First and foremost we the people need to stand up all across this country and vote down, or pressure our elected officials to vote down citizens united. Their is no sane place in our society for a corporate entity to have the same rights as we the people. That must be paramount. As to how to effect the environment and pollution, which should again be at the top of any sane list of problems we the people are dealing with, we need to institute a carbon tax across the board to any and every carbon burning for profit corporation everywhere. If you make it non profitable to make money off of polluting our environment, the carbon burning corporations will look to renewable energy as their means of survival. Thus hopefully solving the global emergency that global warming is. As to what to do after that to combat corporate capitalism, for now I'll leave that to you much more educated people, but atleast if we can do this we will have started to make a better world for our children and our children's children.
One step at a time guys, but positive progression always works better than forced oppression!! Expecially when we the poor are going up against they the rich and socialpathic powerful. :-)

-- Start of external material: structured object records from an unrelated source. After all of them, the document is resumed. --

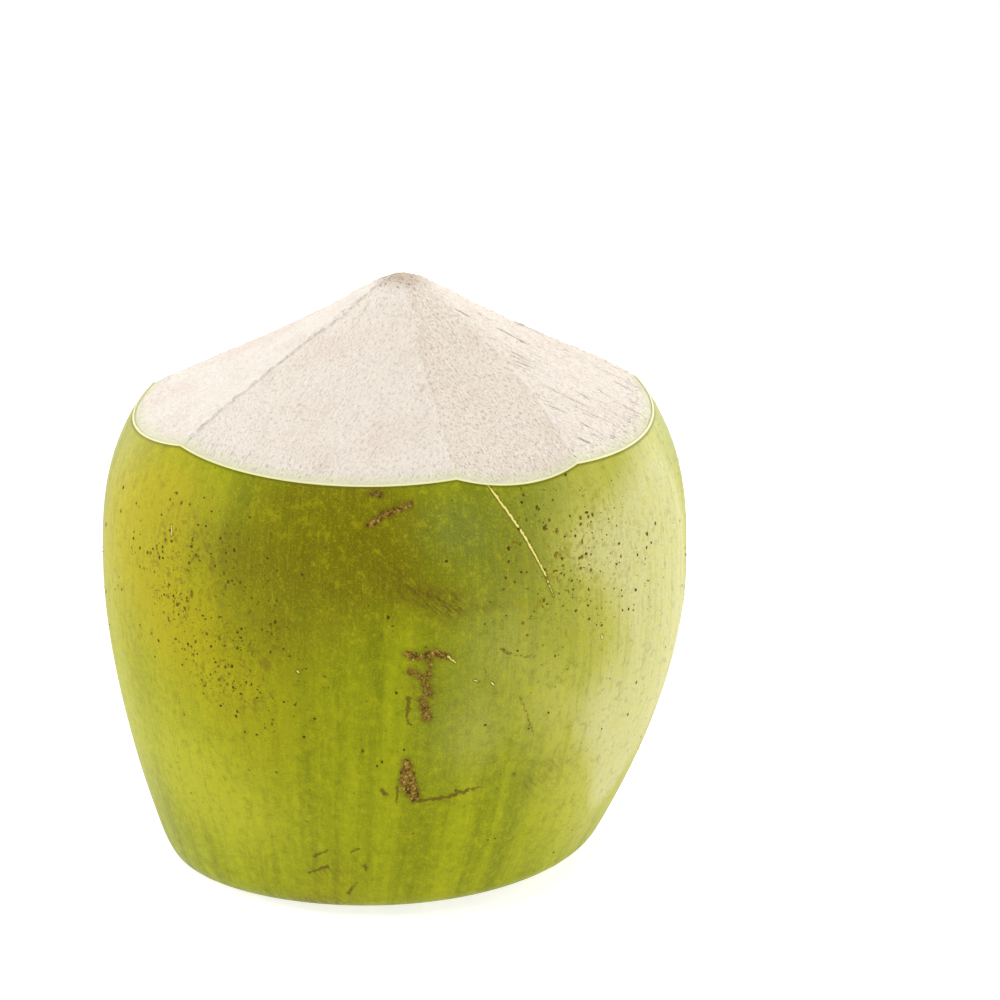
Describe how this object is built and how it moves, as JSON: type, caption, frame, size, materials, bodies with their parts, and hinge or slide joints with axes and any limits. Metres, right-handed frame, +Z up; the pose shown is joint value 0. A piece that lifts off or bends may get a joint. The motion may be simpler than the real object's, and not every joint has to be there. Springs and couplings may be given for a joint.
{
  "type": "green coconut",
  "caption": "Green drinking coconut: a barrel of waxy skin with a flat cut foot, its top shaved with a knife to a low faceted cone of white husk.",
  "frame": {"origin": "under the middle of the fruit's box, on the plane of the flat cut foot", "axes": "+Z up, from the flat foot to the shaved tip; -Y is the side with the long cut facet and the scars, which faces the camera; +X is to the right as seen from there"},
  "size_m": [0.15, 0.15, 0.1514],
  "materials": {
    "green_skin": "satin",
    "cut_husk": "matte"
  },
  "bodies": {
    "root": {"green_coconut": "green_skin"}
  },
  "joints": []
}
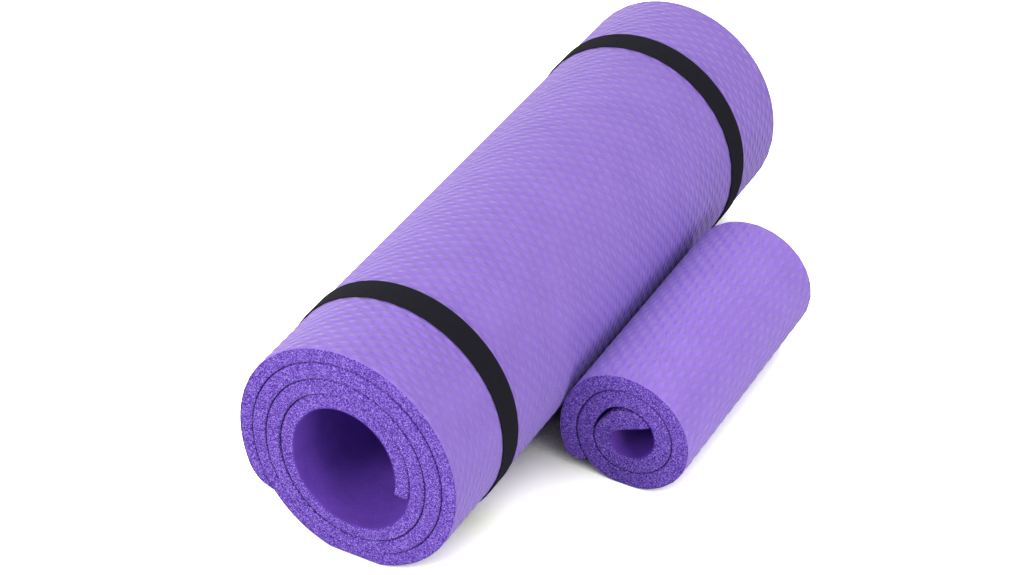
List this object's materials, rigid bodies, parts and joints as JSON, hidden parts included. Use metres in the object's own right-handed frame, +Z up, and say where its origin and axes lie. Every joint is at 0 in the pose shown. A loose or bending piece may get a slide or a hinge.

karagirl, the oil companies could have diversified into renewables a long time ago. I don't think they'll be that smart.

I'm with Naomi Klein... Choose; Capitalism or the planet...

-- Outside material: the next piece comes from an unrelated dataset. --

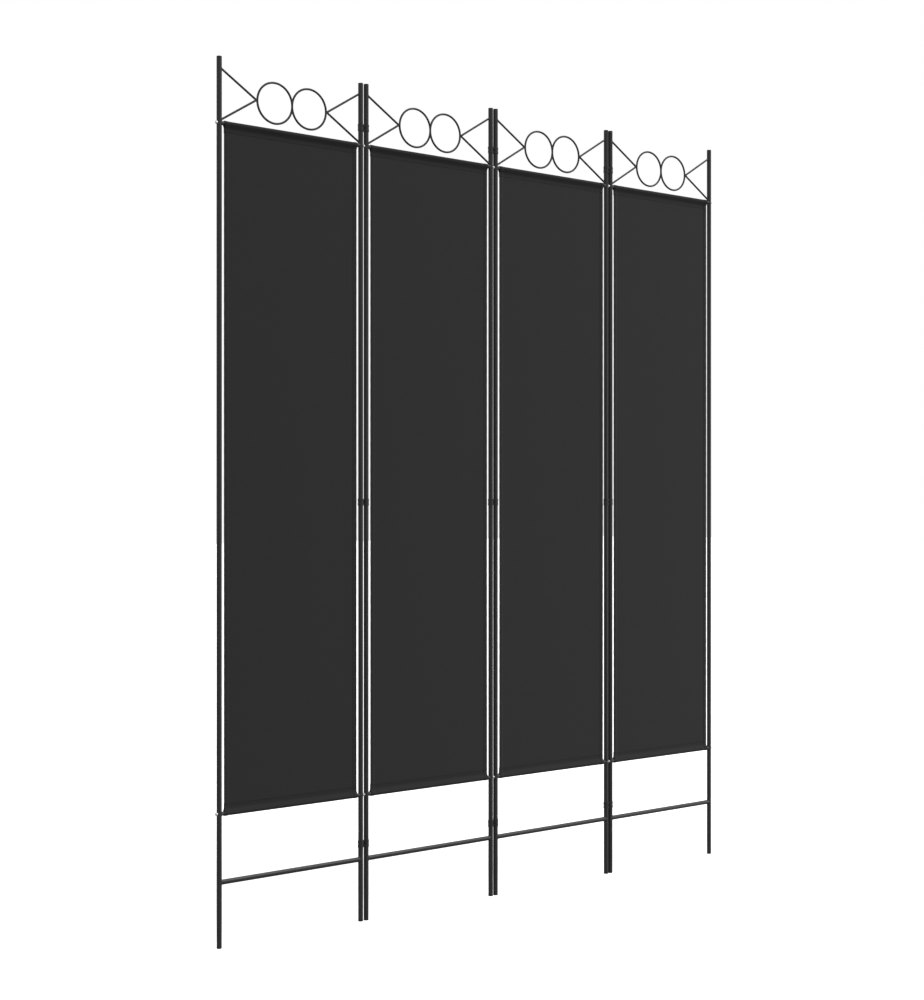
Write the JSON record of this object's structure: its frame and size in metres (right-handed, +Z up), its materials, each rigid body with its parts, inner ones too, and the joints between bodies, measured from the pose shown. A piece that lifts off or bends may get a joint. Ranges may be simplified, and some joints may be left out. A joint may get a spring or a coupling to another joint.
{
  "type": "folding room divider screen",
  "caption": "Folding room divider screen: slim black steel frames with ring-and-brace tops, flat black cloth panels on rods, and clip-on hinge clips between the posts.",
  "frame": {"origin": "on the floor under the middle of the row of panels, in the plane of the post axes", "axes": "+X along the unfolded row of panels, towards the last panel; front towards -Y; +Z up"},
  "size_m": [1.6062, 0.013, 2],
  "materials": {
    "powder_coat": "satin black powder coat",
    "cloth": "plain woven black polyester",
    "black_nylon": "moulded black nylon",
    "zinc_steel": "bright zinc plated",
    "plain_steel": "plain machined steel"
  },
  "bodies": {
    "panel_1": {"panel_1_left_post": "powder_coat", "panel_1_right_post": "powder_coat", "panel_1_post_caps": "black_nylon", "panel_1_foot_plugs": "black_nylon", "panel_1_top_rod": "powder_coat", "panel_1_bottom_rod": "powder_coat", "panel_1_lower_stretcher": "powder_coat", "panel_1_left_ring": "powder_coat", "panel_1_right_ring": "powder_coat", "panel_1_left_brace": "powder_coat", "panel_1_right_brace": "powder_coat", "panel_1_cloth": "cloth", "panel_1_screws": "zinc_steel", "panel_1_rod_inserts": "plain_steel"},
    "clips_1_2": {"hinge_clips_1_2": "black_nylon"},
    "panel_2": {"panel_2_left_post": "powder_coat", "panel_2_right_post": "powder_coat", "panel_2_post_caps": "black_nylon", "panel_2_foot_plugs": "black_nylon", "panel_2_top_rod": "powder_coat", "panel_2_bottom_rod": "powder_coat", "panel_2_lower_stretcher": "powder_coat", "panel_2_left_ring": "powder_coat", "panel_2_right_ring": "powder_coat", "panel_2_left_brace": "powder_coat", "panel_2_right_brace": "powder_coat", "panel_2_cloth": "cloth", "panel_2_screws": "zinc_steel", "panel_2_rod_inserts": "plain_steel"},
    "clips_2_3": {"hinge_clips_2_3": "black_nylon"},
    "panel_3": {"panel_3_left_post": "powder_coat", "panel_3_right_post": "powder_coat", "panel_3_post_caps": "black_nylon", "panel_3_foot_plugs": "black_nylon", "panel_3_top_rod": "powder_coat", "panel_3_bottom_rod": "powder_coat", "panel_3_lower_stretcher": "powder_coat", "panel_3_left_ring": "powder_coat", "panel_3_right_ring": "powder_coat", "panel_3_left_brace": "powder_coat", "panel_3_right_brace": "powder_coat", "panel_3_cloth": "cloth", "panel_3_screws": "zinc_steel", "panel_3_rod_inserts": "plain_steel"},
    "clips_3_4": {"hinge_clips_3_4": "black_nylon"},
    "panel_4": {"panel_4_left_post": "powder_coat", "panel_4_right_post": "powder_coat", "panel_4_post_caps": "black_nylon", "panel_4_foot_plugs": "black_nylon", "panel_4_top_rod": "powder_coat", "panel_4_bottom_rod": "powder_coat", "panel_4_lower_stretcher": "powder_coat", "panel_4_left_ring": "powder_coat", "panel_4_right_ring": "powder_coat", "panel_4_left_brace": "powder_coat", "panel_4_right_brace": "powder_coat", "panel_4_cloth": "cloth", "panel_4_screws": "zinc_steel", "panel_4_rod_inserts": "plain_steel"}
  },
  "joints": [
    {"name": "fold_1_2", "type": "hinge", "parent": "panel_2", "child": "clips_1_2", "pos_m": [-0.393, 0, 1], "axis": [0, 0, -1], "range_deg": [0, 90]},
    {"name": "swing_1_2", "type": "hinge", "parent": "clips_1_2", "child": "panel_1", "pos_m": [-0.409, 0, 1], "axis": [0, 0, -1], "range_deg": [0, 90]},
    {"name": "fold_2_3", "type": "hinge", "parent": "panel_2", "child": "clips_2_3", "pos_m": [-0.008, 0, 1], "axis": [0, 0, -1], "range_deg": [0, 90]},
    {"name": "swing_2_3", "type": "hinge", "parent": "clips_2_3", "child": "panel_3", "pos_m": [0.008, 0, 1], "axis": [0, 0, -1], "range_deg": [0, 90]},
    {"name": "fold_3_4", "type": "hinge", "parent": "panel_3", "child": "clips_3_4", "pos_m": [0.393, 0, 1], "axis": [0, 0, 1], "range_deg": [0, 90]},
    {"name": "swing_3_4", "type": "hinge", "parent": "clips_3_4", "child": "panel_4", "pos_m": [0.409, 0, 1], "axis": [0, 0, 1], "range_deg": [0, 90]}
  ]
}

Your right they could have deversified a long time ago, but the profit margin wasn't there, so they didn't. That's the sad fact. And that's why implementing a carbon tax is really our only hope!! :-( your not wrong.

Loren -- What is wrong with the economic/political structures of the Scandinavian countries? I think it is relevant to note that after the crash of 2008. the CEO of IKEA was the wealthiest person in the world.
Karagirl -- What does a mom and pop store have to do with capitalism?
I have often said here that all we need are the policies of the New Deal and the Great Society (without the war). They were so good that the "billionaires" became terrified. They clamored to the ideas of the "Powell Doctrine".
I think the number one step is movetoamend.org.

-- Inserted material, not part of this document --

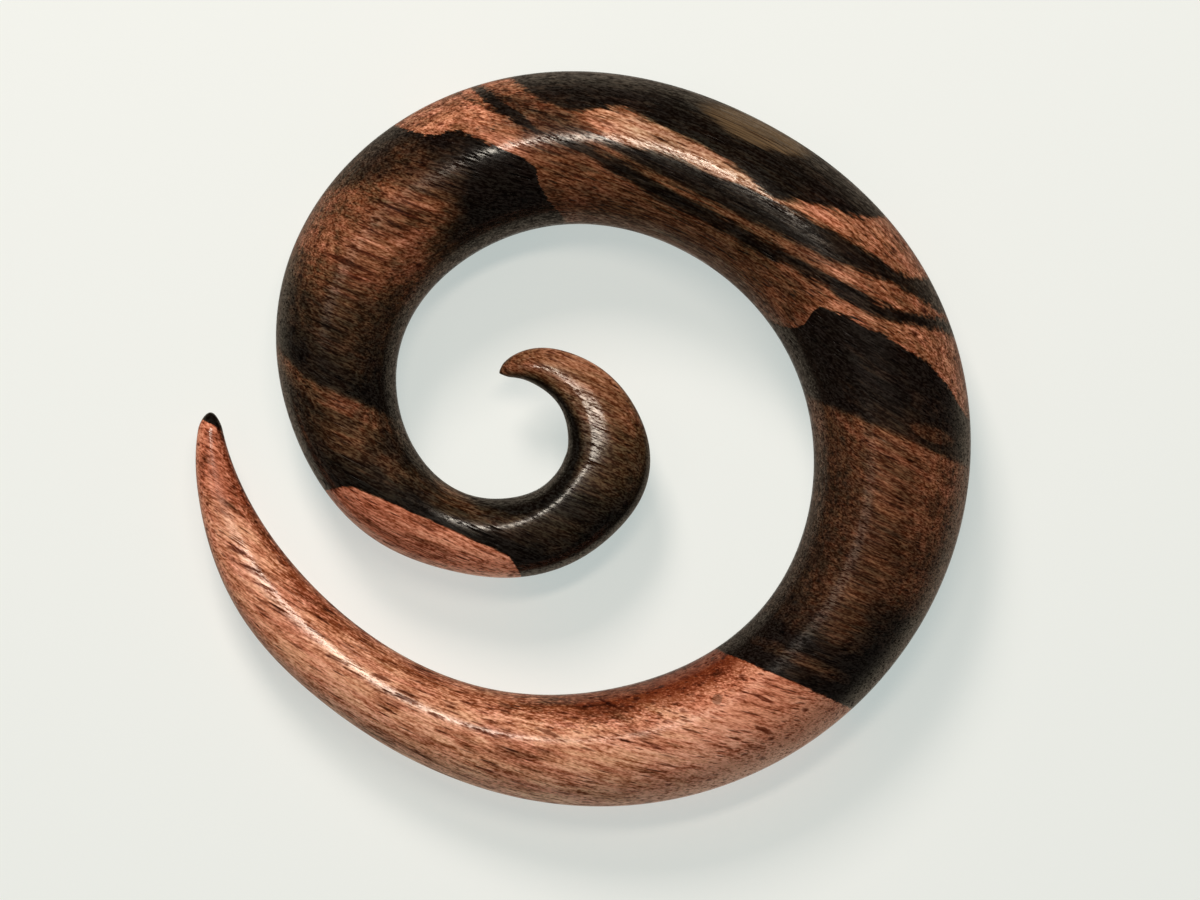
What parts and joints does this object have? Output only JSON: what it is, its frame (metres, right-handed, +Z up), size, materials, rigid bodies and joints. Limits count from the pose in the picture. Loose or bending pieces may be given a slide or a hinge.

Chuckle8--Don't have time for a long discussion now as I have errands to run -- to hobble, actually -- but I'll be back later.
Meanwhile let me leave you with an Audrey Lorde quote that explains why "move to amend" is nothing more than another exercise in futility, tolerated -- even encouraged -- by the Ruling Class because it distracts us from the fact we have been already been reduced to the powerlessness of slaves.
(The forcible imposition of Fast Track, opposed by at least 75 percent of the electorate, will prove our powerlessness beyond dispute -- no doubt the reason for the joint military/federalized police mobilization "exercises" running concurrently with the controversy.)
What Lorde said is therefore a perfect description of our present circumstances.: "The master's tools will never dismantle the master's house."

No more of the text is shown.